Most of the textual content research in the capital markets area focuses on the text’s negativity or net positivity,1 linguistic measures that are expected to be related to share prices because they contain information about the first moment (i.e., the levels) of the firm’s future cash flows.2 In the current study, we examine the information content of linguistic certainty for the second moment of the firm’s future cash flows. Our DICTION-based measure of linguistic certainty is designed to capture the forthrightness (as opposed to ambiguity) of management’s discourse, and we conjecture that it is also indicative of the managers’ level of confidence about the prospects of the firm for which they are reporting. We therefore expect that this measure will be a significant uncertainty-related signal to the stock market that will affect the firm’s share price and cost of capital.

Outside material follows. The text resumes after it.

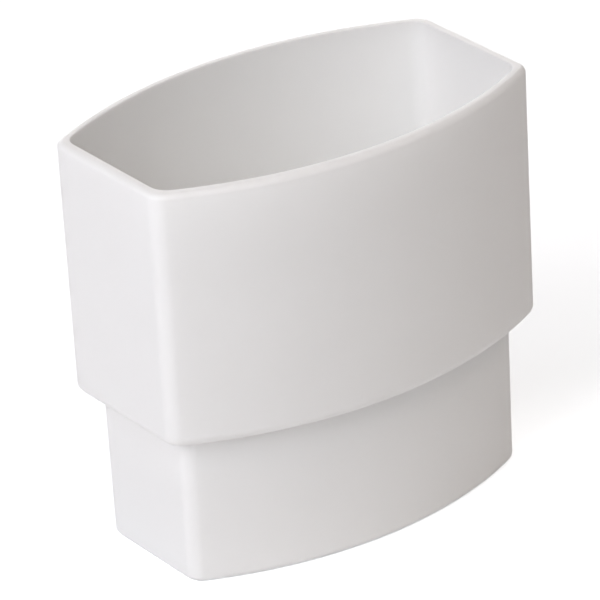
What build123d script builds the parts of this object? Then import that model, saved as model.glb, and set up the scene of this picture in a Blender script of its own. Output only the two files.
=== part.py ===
from build123d import *
import os
from math import radians, sqrt, tan

# Downpipe coupler for barrel-section rainwater pipe, moulded in one piece, in millimetres.
# It stands on the end of its spigot. The origin is at the middle of that end, X runs along
# the section's long side and Z points up through the socket's mouth. The upper pipe drops
# into the socket and seats on the stop ledge. The spigot goes down inside the lower pipe.

# The pipe above and below: two bowed long sides between two flat ends
pipe_length = 90.0  # outside, from flat end to flat end
pipe_width = 56.0  # outside, from crown to crown of the bowed sides
pipe_end = 32.6  # one flat end, from bow to bow before the corners are rounded
pipe_wall = 1.8

# The coupler's walls and lengths
wall = 2.4
corner_radius = 4.2  # upright corners, inside and outside
socket_depth = 55.0  # from the mouth down to the stop ledge
ledge_thickness = 2.5
spigot_length = 34.5

# Fits on each side, and the draft that lets the moulding leave its tool
seat_clearance = 0.15  # round the upper pipe, where it seats on the ledge
spigot_clearance = 0.3  # between the spigot's root and the lower pipe's bore
socket_draft = 0.25  # degrees, opening towards the mouth
spigot_draft = 0.5  # degrees, closing towards the spigot's end

# Rounded and bevelled edges
rim_radius = 1.3
mouth_bevel = 0.2  # breaks the inner edge of the rim
shoulder_radius = 2.2  # lower outer edge of the socket
root_bevel = 0.8  # where the spigot leaves the shoulder
ledge_bevel = 1.5  # inner edge of the ledge, where the water runs over it
tip_radius = 1.6  # outer edge of the spigot's end, which leads it into the lower pipe

# The most that an edge takes of the flat ring that it runs round
outer_share = 0.7
inner_share = 0.25

# Levels above the spigot's end
shoulder_level = spigot_length
ledge_level = shoulder_level + ledge_thickness
mouth_level = ledge_level + socket_depth

# Each section is the pipe's outside grown evenly outwards, or inwards where the growth is negative
shoulder_growth = seat_clearance + wall - ledge_thickness * tan(radians(socket_draft))
root_growth = -pipe_wall - spigot_clearance
bore_growth = root_growth - wall + ledge_thickness * tan(radians(spigot_draft))

# One bow is an arc, with its centre on the far side of the section's long axis
bow_rise = (pipe_width - pipe_end) / 2
bow_radius = ((pipe_length / 2) ** 2 + bow_rise**2) / (2 * bow_rise)
bow_centre = bow_radius - pipe_width / 2


def barrel_section(growth, level):
    """Barrel outline as a face at a level."""
    half_length = pipe_length / 2 + growth
    half_width = pipe_width / 2 + growth
    half_end = sqrt((bow_radius + growth) ** 2 - half_length**2) - bow_centre
    front = ThreePointArc((-half_length, -half_end), (0, -half_width), (half_length, -half_end))
    right = Line((half_length, -half_end), (half_length, half_end))
    back = ThreePointArc((half_length, half_end), (0, half_width), (-half_length, half_end))
    left = Line((-half_length, half_end), (-half_length, -half_end))
    outline = make_face([front, right, back, left])
    outline = fillet(outline.vertices(), corner_radius)
    return Pos(0, 0, level) * outline


def flat_face(solid, level):
    """The flat ring that lies at a level."""
    flats = solid.faces().filter_by(Plane.XY)
    return flats.filter_by_position(Axis.Z, level - 0.01, level + 0.01)[0]


def outer_edges(solid, level):
    return flat_face(solid, level).outer_wire().edges()


def inner_edges(solid, level):
    return flat_face(solid, level).inner_wires()[0].edges()


def coupler_body():
    """Socket above, spigot below, and the ledge between their walls."""
    socket_base = barrel_section(shoulder_growth, shoulder_level)
    socket = extrude(socket_base, mouth_level - shoulder_level, taper=-socket_draft)
    spigot = extrude(barrel_section(root_growth, shoulder_level), -shoulder_level, taper=spigot_draft)
    cavity = extrude(barrel_section(seat_clearance, ledge_level), socket_depth, taper=-socket_draft)
    bore = extrude(barrel_section(bore_growth, ledge_level), -ledge_level, taper=spigot_draft)
    body = socket + spigot - cavity - bore

    shoulder_width = shoulder_growth - root_growth
    bare_ledge = -pipe_wall - bore_growth
    body = fillet(outer_edges(body, mouth_level), min(rim_radius, outer_share * wall))
    body = chamfer(inner_edges(body, mouth_level), min(mouth_bevel, inner_share * wall))
    body = fillet(outer_edges(body, shoulder_level), min(shoulder_radius, outer_share * shoulder_width))
    body = chamfer(inner_edges(body, shoulder_level), min(root_bevel, inner_share * shoulder_width))
    body = chamfer(inner_edges(body, ledge_level), min(ledge_bevel, outer_share * bare_ledge))
    body = fillet(outer_edges(body, 0), min(tip_radius, outer_share * wall))
    return body


os.makedirs("parts", exist_ok=True)
export_step(coupler_body(), "parts/coupler_body.step")
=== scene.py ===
import bpy
import bmesh
from math import asin, cos, hypot, radians, sin, sqrt, tan
from mathutils import Matrix, Vector


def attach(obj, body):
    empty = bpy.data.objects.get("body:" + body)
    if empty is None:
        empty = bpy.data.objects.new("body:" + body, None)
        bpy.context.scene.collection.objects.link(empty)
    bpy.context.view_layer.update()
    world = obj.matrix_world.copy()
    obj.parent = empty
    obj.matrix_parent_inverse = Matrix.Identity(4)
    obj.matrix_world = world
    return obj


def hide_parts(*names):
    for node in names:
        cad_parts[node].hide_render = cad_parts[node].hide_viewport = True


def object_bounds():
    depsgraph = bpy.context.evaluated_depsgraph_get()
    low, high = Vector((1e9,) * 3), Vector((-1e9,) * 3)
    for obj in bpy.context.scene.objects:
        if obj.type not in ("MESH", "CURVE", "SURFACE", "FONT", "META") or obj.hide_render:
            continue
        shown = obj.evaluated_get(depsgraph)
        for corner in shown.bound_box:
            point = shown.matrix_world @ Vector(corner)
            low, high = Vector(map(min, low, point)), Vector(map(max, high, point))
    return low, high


mm = 0.001  # Blender works in metres, and the sizes below are written in millimetres
touching = 0.01 * mm  # points closer than this are one point

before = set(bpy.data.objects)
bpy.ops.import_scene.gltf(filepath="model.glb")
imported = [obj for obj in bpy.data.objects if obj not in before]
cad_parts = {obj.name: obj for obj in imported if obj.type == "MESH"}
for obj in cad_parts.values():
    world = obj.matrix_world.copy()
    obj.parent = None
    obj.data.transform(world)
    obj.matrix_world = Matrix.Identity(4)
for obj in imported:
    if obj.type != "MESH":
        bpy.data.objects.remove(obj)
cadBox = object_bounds()
print("frame loaded")


def deselectAll():
    if bpy.context.mode != "OBJECT":
        bpy.ops.object.mode_set(mode="OBJECT")
    bpy.ops.object.select_all(action="DESELECT")


def hexColor(code):  # sRGB hex to linear
    channels = [int(code[i:i + 2], 16) / 255 for i in (0, 2, 4)]
    linear = [c / 12.92 if c <= 0.04045 else ((c + 0.055) / 1.055) ** 2.4 for c in channels]
    return (*linear, 1.0)


def addNode(tree, kind, settings=None, links=None):
    node = tree.nodes.new(kind)
    for name, value in (settings or {}).items():
        if hasattr(node, str(name)):
            setattr(node, name, value)
        else:
            node.inputs[name].default_value = value
    for name, socket in (links or {}).items():
        tree.links.new(socket, node.inputs[name])
    return node


# Coupler shell
# The same barrel outline at eight places on the wall, each grown out or in from the downpipe's outline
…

Prior research has examined the information content of “risk” or “uncertainty” linguistic features of the text contained in mandatory corporate filings for various dimensions of firm-specific economic risks (Li (2006) and Demers & Vega (2012)), while other studies have examined the risk-relevance of managerial linguistic negativity and positivity in particular contexts (e.g., Kothari, Li & Short (2009) and Balachandran & Bartov (2011)).3 In the current paper, we review these studies and extend this work by examining the risk relevance of a modified measure of DICTION’s textual certainty score in the setting of managers’ voluntarily released earnings forecasts.